[Short exercise]: Please output the lines shown below exactly as they appear.
---------------
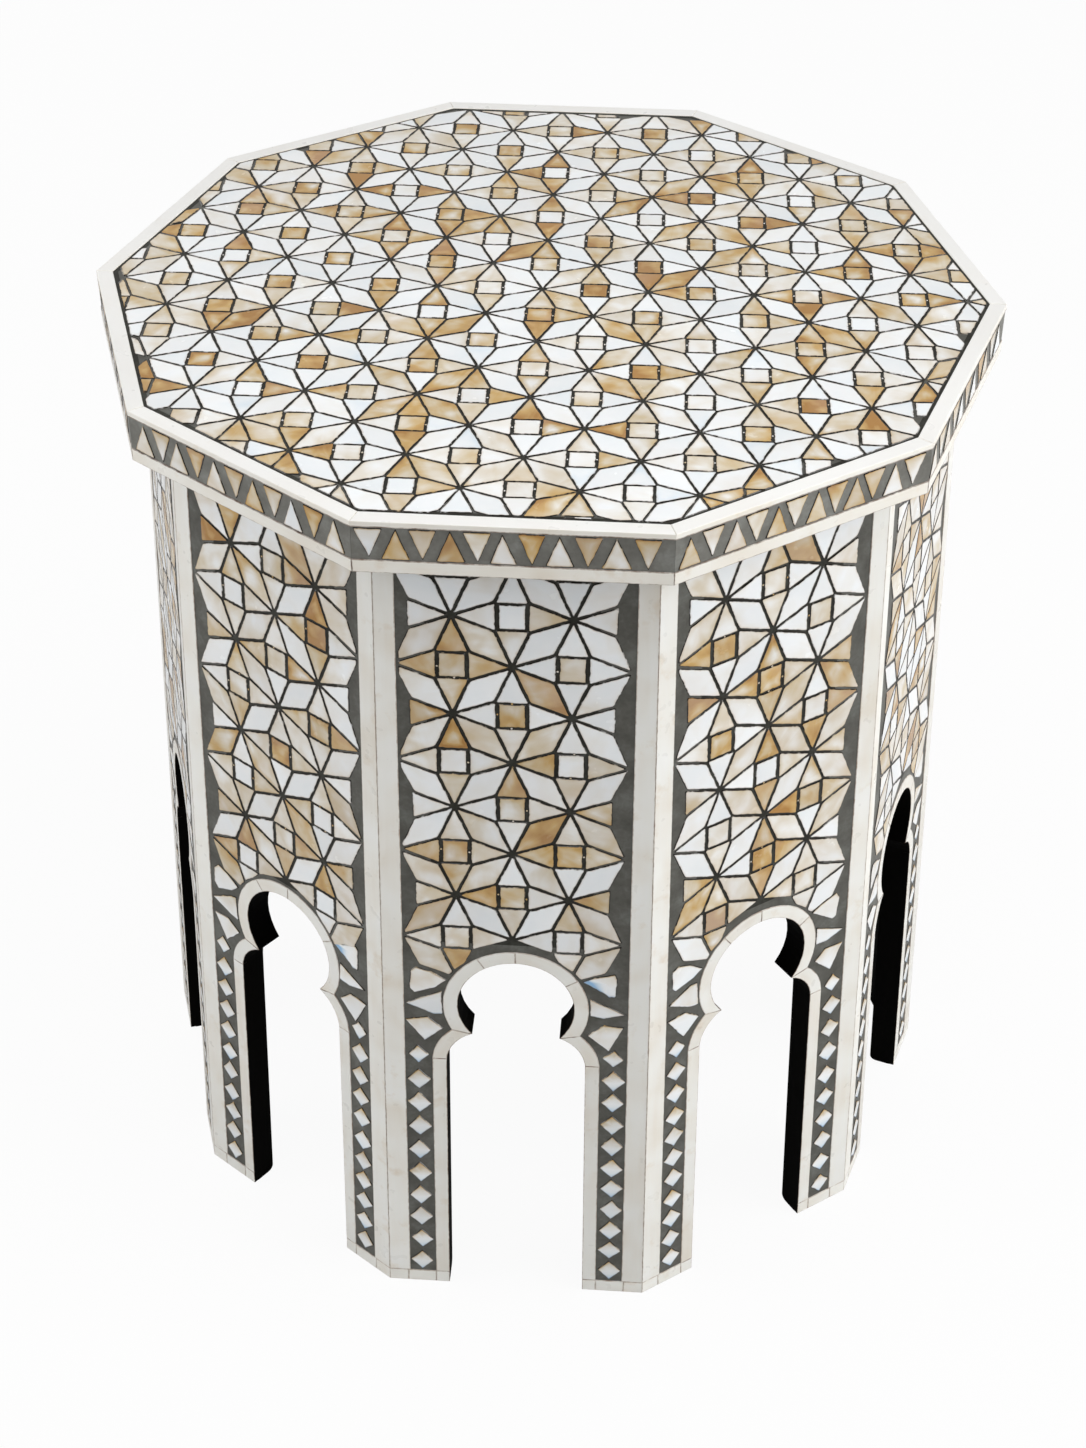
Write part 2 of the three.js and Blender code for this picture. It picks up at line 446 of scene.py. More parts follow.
def blended(tree, share, first, second):
    node = tree.nodes.new("ShaderNodeMix")
    node.data_type = "RGBA"
    for at, value in ((0, share), (6, first), (7, second)):
        feed(tree, node.inputs[at], value)
    return node.outputs[2]


def read(tree, name, output="Fac"):
    node = tree.nodes.new("ShaderNodeAttribute")
    node.attribute_name = name
    return node.outputs[output]


def tone(red, green, blue):
    """A colour given as it looks on a screen, 0 to 255."""
    def linear(c):
        c /= 255
        return c / 12.92 if c <= 0.04045 else ((c + 0.055) / 1.055) ** 2.4
    return (linear(red), linear(green), linear(blue), 1)


def ramp(tree, fac, stops):
    node = tree.nodes.new("ShaderNodeValToRGB")
    band = node.color_ramp
    while len(band.elements) < len(stops):
        band.elements.new(0.5)
    for element, (at, colour) in zip(band.elements, stops):
        element.position, element.color = at, colour
    tree.links.new(fac, node.inputs[0])
    return node.outputs["Color"]


def new_effect(name, outputs, **inputs):
    """A node group; an input is a number, a colour of four, or None or three for a vector."""
    tree = bpy.data.node_groups.new(name, "ShaderNodeTree")
    for key, value in inputs.items():
        kind = "Float" if isinstance(value, float) else "Color" if value and len(value) == 4 else "Vector"
        label = key.replace("_", " ").title()
        socket = tree.interface.new_socket(name=label, in_out="INPUT", socket_type="NodeSocket" + kind)
        if value is not None:
            socket.default_value = value
    for label in outputs:
        kind = "Color" if label == "Colour" else "Float"
        tree.interface.new_socket(name=label, in_out="OUTPUT", socket_type="NodeSocket" + kind)
    return tree, tree.nodes.new("NodeGroupInput").outputs, tree.nodes.new("NodeGroupOutput").inputs


def use(tree, effect, **sockets):
    return wire(tree, "ShaderNodeGroup", {"node_tree": effect}, **sockets).outputs


def clouding_effect():
    """Soft clouds and finer streaks along the grain, both about 0."""
    tree, given, wanted = new_effect("clouding", ("Cloud", "Streak"), place=None, cloud_scale=0.1,
                                     streak_scale=(0.3, 0.06, 0.3))
    cloud = noise(tree, given["Place"], scale=given["Cloud Scale"], detail=1.6, roughness=0.45,
                  distortion=0.35)
    along_grain = stretched(tree, given["Place"], given["Streak Scale"])
    streak = noise(tree, along_grain, scale=1.0, detail=2.0, distortion=0.5)
    tree.links.new(minus(tree, cloud, 0.5), wanted["Cloud"])
    tree.links.new(minus(tree, streak, 0.5), wanted["Streak"])
    return tree


def own_shade_effect():
    """Makes one piece a little duller than the next; pieces differ because each has a place of its own."""
    tree, given, wanted = new_effect("own_shade", ("Colour",), colour=(1, 1, 1, 1), place=None, spread=0.1,
                                     dull=0.0)
    dull = beyond(tree, noise(tree, given["Place"], scale=0.008, detail=0.0), start=0.3, gain=2.5)
    share = plus(tree, times(tree, dull, given["Spread"]), given["Dull"])
    tree.links.new(blended(tree, share, given["Colour"], tone(60, 58, 54)), wanted["Colour"])
    return tree


def edge_stain_effect():
    """A thin uneven stain where a piece meets its neighbour."""
    tree, given, wanted = new_effect("edge_stain", ("Colour",), colour=(1, 1, 1, 1),
                                     stain=tone(120, 88, 50), edge=0.0, reach=0.6, strength=0.6, place=None)
    blot = noise(tree, given["Place"], scale=0.22, detail=3.0, roughness=0.6)
    reach = times(tree, given["Reach"], plus(tree, blot, 0.5))
    near = beyond(tree, 1.0, start=divided(tree, given["Edge"], reach), gain=1.6)
    patchy = beyond(tree, blot, start=0.22, gain=1.9)
    share = times(tree, times(tree, near, patchy), given["Strength"], clamp=True)
    tree.links.new(blended(tree, share, given["Colour"], given["Stain"]), wanted["Colour"])
    return tree


def polish_effect():
    """Hand-polished surface: gloss that varies in patches, and faint unevenness under it."""
    tree, given, wanted = new_effect("hand_polish", ("Roughness", "Height"), place=None, gloss=0.25,
                                     spread=0.12)
    patches, pores = (noise(tree, given["Place"], scale, detail=2.0) for scale in (0.12, 1.1))
    swing = times(tree, minus(tree, patches, 0.5), given["Spread"])
    tree.links.new(plus(tree, given["Gloss"], swing, clamp=True), wanted["Roughness"])
    tree.links.new(plus(tree, times(tree, patches, 0.7), times(tree, pores, 0.3)), wanted["Height"])
    return tree


def facing_up_effect():
    """How far a surface faces up beyond a least amount, times a gain."""
    tree, given, wanted = new_effect("facing_up", ("Share",), normal=None, least=0.0, gain=1.0)
    upward = wire(tree, "ShaderNodeSeparateXYZ", vector=given["Normal"]).outputs["Z"]
    tree.links.new(beyond(tree, upward, given["Least"], given["Gain"]), wanted["Share"])
    return tree


CLOUDING, OWN_SHADE, FACING_UP = clouding_effect(), own_shade_effect(), facing_up_effect()
EDGE_STAIN, POLISH = edge_stain_effect(), polish_effect()


def facing_up(tree, gain, least=0.0):
    normal = tree.nodes.new("ShaderNodeNewGeometry").outputs["Normal"]
    return use(tree, FACING_UP, normal=normal, least=least, gain=gain)["Share"]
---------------
[Reply]:
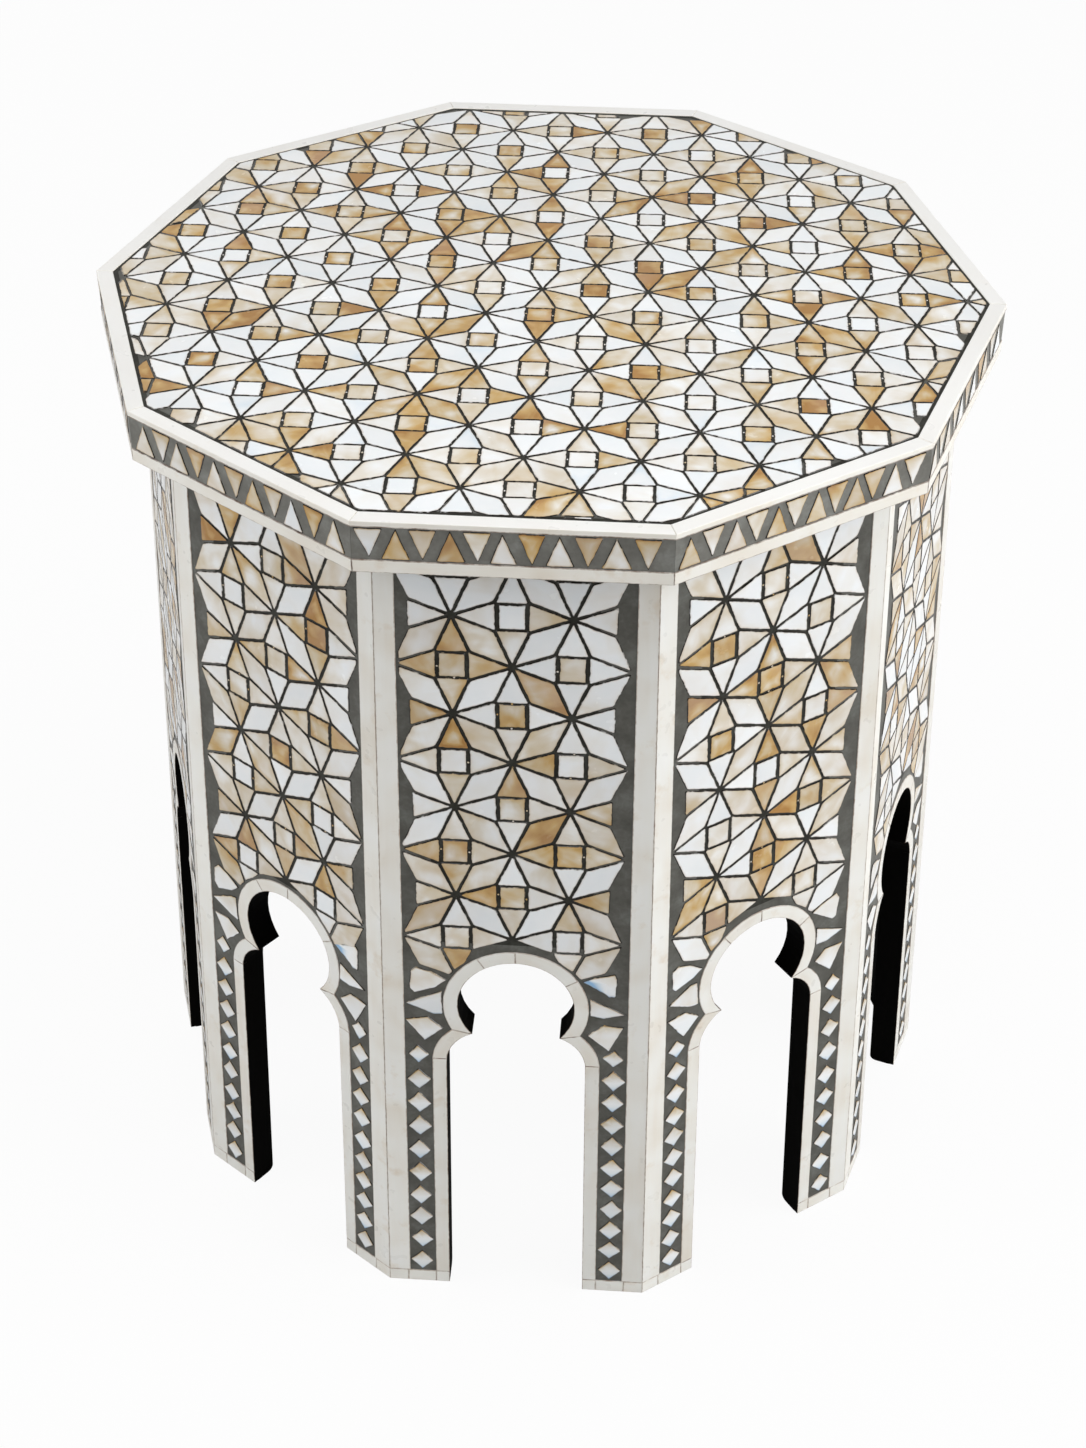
Write part 2 of the three.js and Blender code for this picture. It picks up at line 446 of scene.py. More parts follow.
def blended(tree, share, first, second):
    node = tree.nodes.new("ShaderNodeMix")
    node.data_type = "RGBA"
    for at, value in ((0, share), (6, first), (7, second)):
        feed(tree, node.inputs[at], value)
    return node.outputs[2]


def read(tree, name, output="Fac"):
    node = tree.nodes.new("ShaderNodeAttribute")
    node.attribute_name = name
    return node.outputs[output]


def tone(red, green, blue):
    """A colour given as it looks on a screen, 0 to 255."""
    def linear(c):
        c /= 255
        return c / 12.92 if c <= 0.04045 else ((c + 0.055) / 1.055) ** 2.4
    return (linear(red), linear(green), linear(blue), 1)


def ramp(tree, fac, stops):
    node = tree.nodes.new("ShaderNodeValToRGB")
    band = node.color_ramp
    while len(band.elements) < len(stops):
        band.elements.new(0.5)
    for element, (at, colour) in zip(band.elements, stops):
        element.position, element.color = at, colour
    tree.links.new(fac, node.inputs[0])
    return node.outputs["Color"]


def new_effect(name, outputs, **inputs):
    """A node group; an input is a number, a colour of four, or None or three for a vector."""
    tree = bpy.data.node_groups.new(name, "ShaderNodeTree")
    for key, value in inputs.items():
        kind = "Float" if isinstance(value, float) else "Color" if value and len(value) == 4 else "Vector"
        label = key.replace("_", " ").title()
        socket = tree.interface.new_socket(name=label, in_out="INPUT", socket_type="NodeSocket" + kind)
        if value is not None:
            socket.default_value = value
    for label in outputs:
        kind = "Color" if label == "Colour" else "Float"
        tree.interface.new_socket(name=label, in_out="OUTPUT", socket_type="NodeSocket" + kind)
    return tree, tree.nodes.new("NodeGroupInput").outputs, tree.nodes.new("NodeGroupOutput").inputs


def use(tree, effect, **sockets):
    return wire(tree, "ShaderNodeGroup", {"node_tree": effect}, **sockets).outputs


def clouding_effect():
    """Soft clouds and finer streaks along the grain, both about 0."""
    tree, given, wanted = new_effect("clouding", ("Cloud", "Streak"), place=None, cloud_scale=0.1,
                                     streak_scale=(0.3, 0.06, 0.3))
    cloud = noise(tree, given["Place"], scale=given["Cloud Scale"], detail=1.6, roughness=0.45,
                  distortion=0.35)
    along_grain = stretched(tree, given["Place"], given["Streak Scale"])
    streak = noise(tree, along_grain, scale=1.0, detail=2.0, distortion=0.5)
    tree.links.new(minus(tree, cloud, 0.5), wanted["Cloud"])
    tree.links.new(minus(tree, streak, 0.5), wanted["Streak"])
    return tree


def own_shade_effect():
    """Makes one piece a little duller than the next; pieces differ because each has a place of its own."""
    tree, given, wanted = new_effect("own_shade", ("Colour",), colour=(1, 1, 1, 1), place=None, spread=0.1,
                                     dull=0.0)
    dull = beyond(tree, noise(tree, given["Place"], scale=0.008, detail=0.0), start=0.3, gain=2.5)
    share = plus(tree, times(tree, dull, given["Spread"]), given["Dull"])
    tree.links.new(blended(tree, share, given["Colour"], tone(60, 58, 54)), wanted["Colour"])
    return tree


def edge_stain_effect():
    """A thin uneven stain where a piece meets its neighbour."""
    tree, given, wanted = new_effect("edge_stain", ("Colour",), colour=(1, 1, 1, 1),
                                     stain=tone(120, 88, 50), edge=0.0, reach=0.6, strength=0.6, place=None)
    blot = noise(tree, given["Place"], scale=0.22, detail=3.0, roughness=0.6)
    reach = times(tree, given["Reach"], plus(tree, blot, 0.5))
    near = beyond(tree, 1.0, start=divided(tree, given["Edge"], reach), gain=1.6)
    patchy = beyond(tree, blot, start=0.22, gain=1.9)
    share = times(tree, times(tree, near, patchy), given["Strength"], clamp=True)
    tree.links.new(blended(tree, share, given["Colour"], given["Stain"]), wanted["Colour"])
    return tree


def polish_effect():
    """Hand-polished surface: gloss that varies in patches, and faint unevenness under it."""
    tree, given, wanted = new_effect("hand_polish", ("Roughness", "Height"), place=None, gloss=0.25,
                                     spread=0.12)
    patches, pores = (noise(tree, given["Place"], scale, detail=2.0) for scale in (0.12, 1.1))
    swing = times(tree, minus(tree, patches, 0.5), given["Spread"])
    tree.links.new(plus(tree, given["Gloss"], swing, clamp=True), wanted["Roughness"])
    tree.links.new(plus(tree, times(tree, patches, 0.7), times(tree, pores, 0.3)), wanted["Height"])
    return tree


def facing_up_effect():
    """How far a surface faces up beyond a least amount, times a gain."""
    tree, given, wanted = new_effect("facing_up", ("Share",), normal=None, least=0.0, gain=1.0)
    upward = wire(tree, "ShaderNodeSeparateXYZ", vector=given["Normal"]).outputs["Z"]
    tree.links.new(beyond(tree, upward, given["Least"], given["Gain"]), wanted["Share"])
    return tree


CLOUDING, OWN_SHADE, FACING_UP = clouding_effect(), own_shade_effect(), facing_up_effect()
EDGE_STAIN, POLISH = edge_stain_effect(), polish_effect()


def facing_up(tree, gain, least=0.0):
    normal = tree.nodes.new("ShaderNodeNewGeometry").outputs["Normal"]
    return use(tree, FACING_UP, normal=normal, least=least, gain=gain)["Share"]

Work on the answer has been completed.